● **Exercise directions**
Everything in the listing should be restated word for word.

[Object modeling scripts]
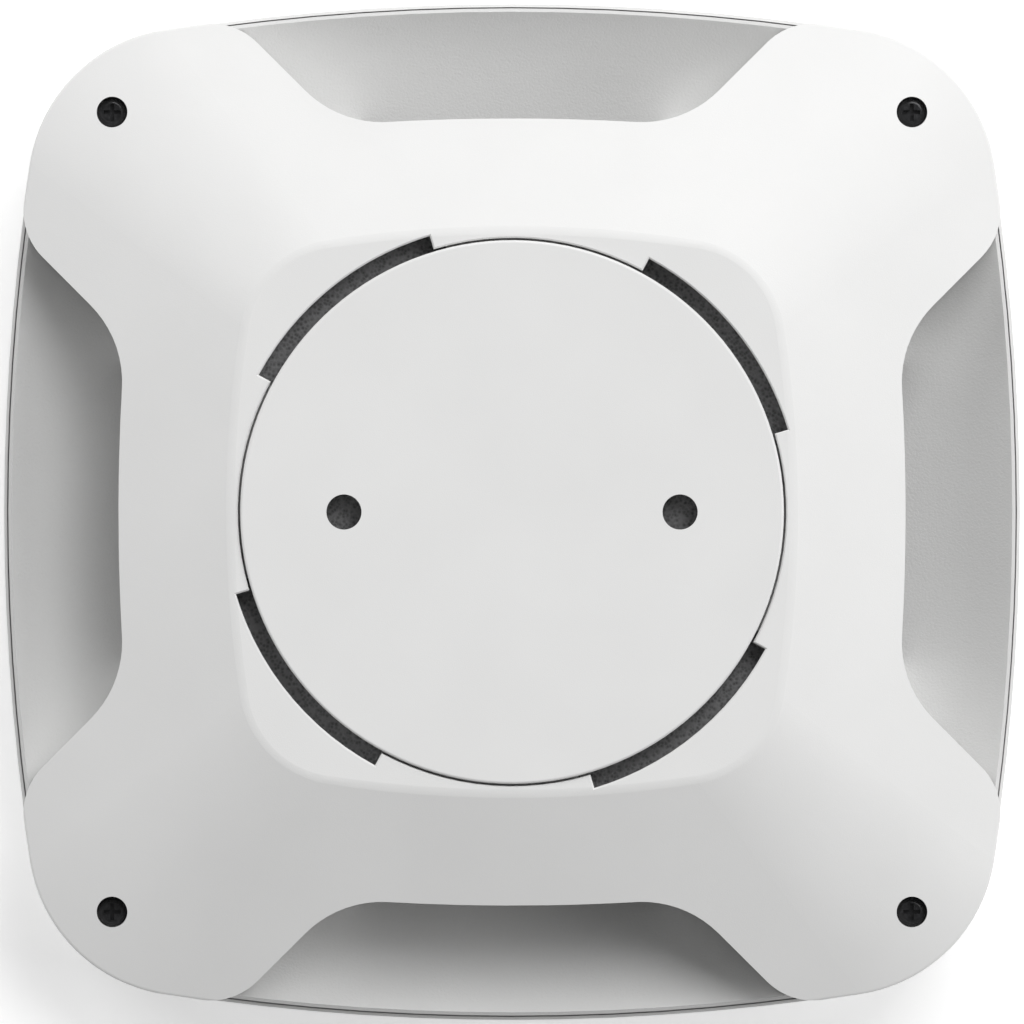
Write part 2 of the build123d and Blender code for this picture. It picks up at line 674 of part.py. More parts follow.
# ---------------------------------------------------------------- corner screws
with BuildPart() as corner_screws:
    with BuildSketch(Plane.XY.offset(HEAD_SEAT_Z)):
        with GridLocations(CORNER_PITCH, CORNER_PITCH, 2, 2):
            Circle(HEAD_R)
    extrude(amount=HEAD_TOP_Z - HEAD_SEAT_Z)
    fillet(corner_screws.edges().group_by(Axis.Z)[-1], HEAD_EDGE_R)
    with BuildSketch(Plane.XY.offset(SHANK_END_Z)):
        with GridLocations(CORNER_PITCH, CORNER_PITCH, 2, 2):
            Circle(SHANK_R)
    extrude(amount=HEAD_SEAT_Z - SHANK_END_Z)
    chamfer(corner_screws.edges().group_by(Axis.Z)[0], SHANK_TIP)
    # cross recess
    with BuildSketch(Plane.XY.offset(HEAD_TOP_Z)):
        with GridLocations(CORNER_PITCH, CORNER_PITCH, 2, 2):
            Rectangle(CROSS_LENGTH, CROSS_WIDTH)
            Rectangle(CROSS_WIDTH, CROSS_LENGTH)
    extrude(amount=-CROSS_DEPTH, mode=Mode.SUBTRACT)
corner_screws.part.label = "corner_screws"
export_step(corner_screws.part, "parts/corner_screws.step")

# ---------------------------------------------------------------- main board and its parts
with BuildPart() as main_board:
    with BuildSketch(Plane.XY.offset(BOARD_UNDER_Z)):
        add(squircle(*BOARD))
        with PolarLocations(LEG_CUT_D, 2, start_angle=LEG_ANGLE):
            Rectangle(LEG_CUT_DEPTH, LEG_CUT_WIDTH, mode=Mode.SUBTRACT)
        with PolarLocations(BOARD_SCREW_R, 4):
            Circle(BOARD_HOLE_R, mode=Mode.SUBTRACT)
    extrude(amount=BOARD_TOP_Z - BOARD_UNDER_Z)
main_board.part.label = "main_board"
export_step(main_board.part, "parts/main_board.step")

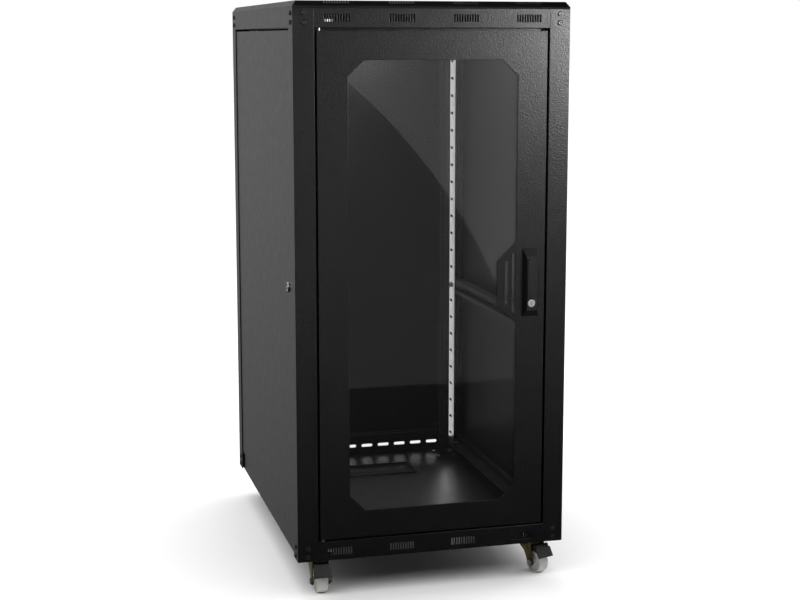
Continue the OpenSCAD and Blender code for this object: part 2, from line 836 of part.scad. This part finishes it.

● **Task answer**
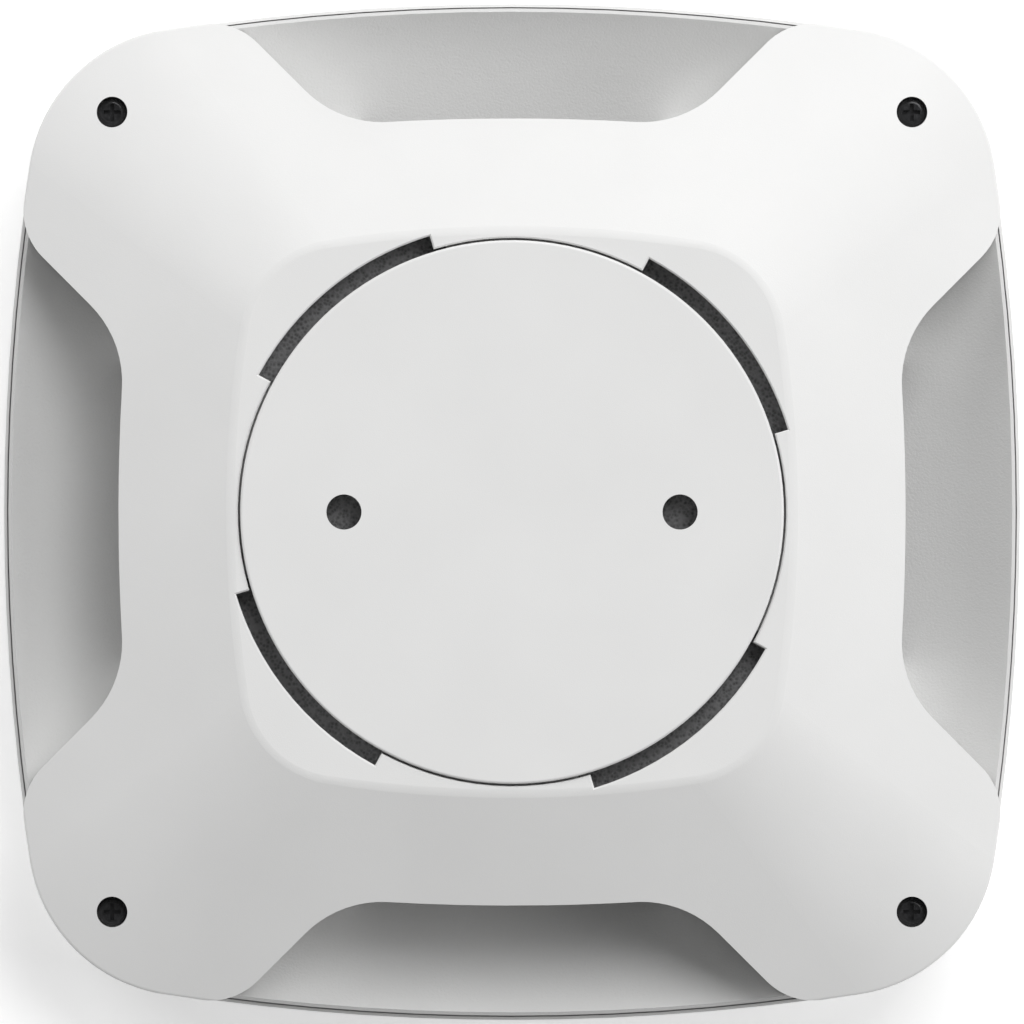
Write part 2 of the build123d and Blender code for this picture. It picks up at line 674 of part.py. More parts follow.
# ---------------------------------------------------------------- corner screws
with BuildPart() as corner_screws:
    with BuildSketch(Plane.XY.offset(HEAD_SEAT_Z)):
        with GridLocations(CORNER_PITCH, CORNER_PITCH, 2, 2):
            Circle(HEAD_R)
    extrude(amount=HEAD_TOP_Z - HEAD_SEAT_Z)
    fillet(corner_screws.edges().group_by(Axis.Z)[-1], HEAD_EDGE_R)
    with BuildSketch(Plane.XY.offset(SHANK_END_Z)):
        with GridLocations(CORNER_PITCH, CORNER_PITCH, 2, 2):
            Circle(SHANK_R)
    extrude(amount=HEAD_SEAT_Z - SHANK_END_Z)
    chamfer(corner_screws.edges().group_by(Axis.Z)[0], SHANK_TIP)
    # cross recess
    with BuildSketch(Plane.XY.offset(HEAD_TOP_Z)):
        with GridLocations(CORNER_PITCH, CORNER_PITCH, 2, 2):
            Rectangle(CROSS_LENGTH, CROSS_WIDTH)
            Rectangle(CROSS_WIDTH, CROSS_LENGTH)
    extrude(amount=-CROSS_DEPTH, mode=Mode.SUBTRACT)
corner_screws.part.label = "corner_screws"
export_step(corner_screws.part, "parts/corner_screws.step")

# ---------------------------------------------------------------- main board and its parts
with BuildPart() as main_board:
    with BuildSketch(Plane.XY.offset(BOARD_UNDER_Z)):
        add(squircle(*BOARD))
        with PolarLocations(LEG_CUT_D, 2, start_angle=LEG_ANGLE):
            Rectangle(LEG_CUT_DEPTH, LEG_CUT_WIDTH, mode=Mode.SUBTRACT)
        with PolarLocations(BOARD_SCREW_R, 4):
            Circle(BOARD_HOLE_R, mode=Mode.SUBTRACT)
    extrude(amount=BOARD_TOP_Z - BOARD_UNDER_Z)
main_board.part.label = "main_board"
export_step(main_board.part, "parts/main_board.step")

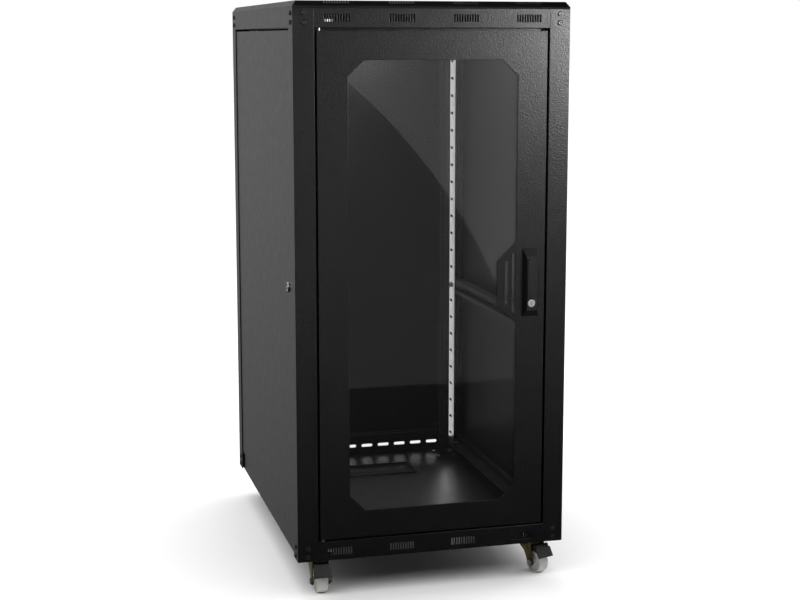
Continue the OpenSCAD and Blender code for this object: part 2, from line 836 of part.scad. This part finishes it.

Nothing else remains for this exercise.